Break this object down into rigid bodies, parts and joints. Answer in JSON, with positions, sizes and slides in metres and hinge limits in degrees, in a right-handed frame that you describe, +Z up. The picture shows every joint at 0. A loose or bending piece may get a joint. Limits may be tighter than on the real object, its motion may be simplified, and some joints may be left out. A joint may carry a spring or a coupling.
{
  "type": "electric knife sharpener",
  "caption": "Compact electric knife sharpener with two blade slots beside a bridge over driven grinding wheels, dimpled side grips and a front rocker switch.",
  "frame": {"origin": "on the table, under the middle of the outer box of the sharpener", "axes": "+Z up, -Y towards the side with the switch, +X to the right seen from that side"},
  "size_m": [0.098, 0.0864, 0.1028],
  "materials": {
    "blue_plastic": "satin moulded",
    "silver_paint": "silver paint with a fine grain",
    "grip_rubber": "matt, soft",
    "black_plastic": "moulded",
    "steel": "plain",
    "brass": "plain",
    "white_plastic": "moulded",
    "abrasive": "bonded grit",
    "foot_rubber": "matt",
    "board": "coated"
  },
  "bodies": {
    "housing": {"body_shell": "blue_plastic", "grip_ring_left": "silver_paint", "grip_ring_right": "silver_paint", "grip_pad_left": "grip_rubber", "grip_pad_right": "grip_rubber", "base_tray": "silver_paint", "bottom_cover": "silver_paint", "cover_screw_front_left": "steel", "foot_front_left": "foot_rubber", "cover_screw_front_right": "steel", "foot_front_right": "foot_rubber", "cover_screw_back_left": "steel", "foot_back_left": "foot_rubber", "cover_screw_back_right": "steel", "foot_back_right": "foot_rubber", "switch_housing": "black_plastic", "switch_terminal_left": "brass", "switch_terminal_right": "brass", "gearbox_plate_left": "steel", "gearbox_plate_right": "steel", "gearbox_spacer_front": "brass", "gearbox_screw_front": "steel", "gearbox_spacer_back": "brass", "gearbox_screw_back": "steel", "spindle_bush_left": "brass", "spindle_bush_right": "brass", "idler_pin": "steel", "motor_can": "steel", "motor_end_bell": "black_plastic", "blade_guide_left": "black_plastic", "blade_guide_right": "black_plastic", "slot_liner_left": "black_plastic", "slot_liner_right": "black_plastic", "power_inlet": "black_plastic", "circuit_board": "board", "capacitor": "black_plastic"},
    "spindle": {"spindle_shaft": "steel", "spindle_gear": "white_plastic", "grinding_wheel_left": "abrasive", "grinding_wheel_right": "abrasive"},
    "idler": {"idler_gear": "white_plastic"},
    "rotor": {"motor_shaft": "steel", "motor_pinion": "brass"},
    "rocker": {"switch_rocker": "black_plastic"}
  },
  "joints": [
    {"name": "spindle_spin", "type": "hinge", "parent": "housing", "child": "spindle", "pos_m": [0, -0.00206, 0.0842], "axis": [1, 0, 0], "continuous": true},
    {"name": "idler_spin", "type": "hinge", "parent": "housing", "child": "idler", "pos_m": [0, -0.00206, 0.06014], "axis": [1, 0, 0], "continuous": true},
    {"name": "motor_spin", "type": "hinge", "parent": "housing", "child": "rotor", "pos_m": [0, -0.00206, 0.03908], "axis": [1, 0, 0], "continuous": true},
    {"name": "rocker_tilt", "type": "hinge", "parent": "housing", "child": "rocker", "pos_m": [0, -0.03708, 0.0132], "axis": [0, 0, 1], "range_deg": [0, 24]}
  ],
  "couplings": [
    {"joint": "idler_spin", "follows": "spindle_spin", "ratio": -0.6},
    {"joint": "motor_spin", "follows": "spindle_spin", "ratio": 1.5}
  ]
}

* * * *

**Directions:** Extract each line of the listing above, copying it word for word.

**Reply:**
Break this object down into rigid bodies, parts and joints. Answer in JSON, with positions, sizes and slides in metres and hinge limits in degrees, in a right-handed frame that you describe, +Z up. The picture shows every joint at 0. A loose or bending piece may get a joint. Limits may be tighter than on the real object, its motion may be simplified, and some joints may be left out. A joint may carry a spring or a coupling.
{
  "type": "electric knife sharpener",
  "caption": "Compact electric knife sharpener with two blade slots beside a bridge over driven grinding wheels, dimpled side grips and a front rocker switch.",
  "frame": {"origin": "on the table, under the middle of the outer box of the sharpener", "axes": "+Z up, -Y towards the side with the switch, +X to the right seen from that side"},
  "size_m": [0.098, 0.0864, 0.1028],
  "materials": {
    "blue_plastic": "satin moulded",
    "silver_paint": "silver paint with a fine grain",
    "grip_rubber": "matt, soft",
    "black_plastic": "moulded",
    "steel": "plain",
    "brass": "plain",
    "white_plastic": "moulded",
    "abrasive": "bonded grit",
    "foot_rubber": "matt",
    "board": "coated"
  },
  "bodies": {
    "housing": {"body_shell": "blue_plastic", "grip_ring_left": "silver_paint", "grip_ring_right": "silver_paint", "grip_pad_left": "grip_rubber", "grip_pad_right": "grip_rubber", "base_tray": "silver_paint", "bottom_cover": "silver_paint", "cover_screw_front_left": "steel", "foot_front_left": "foot_rubber", "cover_screw_front_right": "steel", "foot_front_right": "foot_rubber", "cover_screw_back_left": "steel", "foot_back_left": "foot_rubber", "cover_screw_back_right": "steel", "foot_back_right": "foot_rubber", "switch_housing": "black_plastic", "switch_terminal_left": "brass", "switch_terminal_right": "brass", "gearbox_plate_left": "steel", "gearbox_plate_right": "steel", "gearbox_spacer_front": "brass", "gearbox_screw_front": "steel", "gearbox_spacer_back": "brass", "gearbox_screw_back": "steel", "spindle_bush_left": "brass", "spindle_bush_right": "brass", "idler_pin": "steel", "motor_can": "steel", "motor_end_bell": "black_plastic", "blade_guide_left": "black_plastic", "blade_guide_right": "black_plastic", "slot_liner_left": "black_plastic", "slot_liner_right": "black_plastic", "power_inlet": "black_plastic", "circuit_board": "board", "capacitor": "black_plastic"},
    "spindle": {"spindle_shaft": "steel", "spindle_gear": "white_plastic", "grinding_wheel_left": "abrasive", "grinding_wheel_right": "abrasive"},
    "idler": {"idler_gear": "white_plastic"},
    "rotor": {"motor_shaft": "steel", "motor_pinion": "brass"},
    "rocker": {"switch_rocker": "black_plastic"}
  },
  "joints": [
    {"name": "spindle_spin", "type": "hinge", "parent": "housing", "child": "spindle", "pos_m": [0, -0.00206, 0.0842], "axis": [1, 0, 0], "continuous": true},
    {"name": "idler_spin", "type": "hinge", "parent": "housing", "child": "idler", "pos_m": [0, -0.00206, 0.06014], "axis": [1, 0, 0], "continuous": true},
    {"name": "motor_spin", "type": "hinge", "parent": "housing", "child": "rotor", "pos_m": [0, -0.00206, 0.03908], "axis": [1, 0, 0], "continuous": true},
    {"name": "rocker_tilt", "type": "hinge", "parent": "housing", "child": "rocker", "pos_m": [0, -0.03708, 0.0132], "axis": [0, 0, 1], "range_deg": [0, 24]}
  ],
  "couplings": [
    {"joint": "idler_spin", "follows": "spindle_spin", "ratio": -0.6},
    {"joint": "motor_spin", "follows": "spindle_spin", "ratio": 1.5}
  ]
}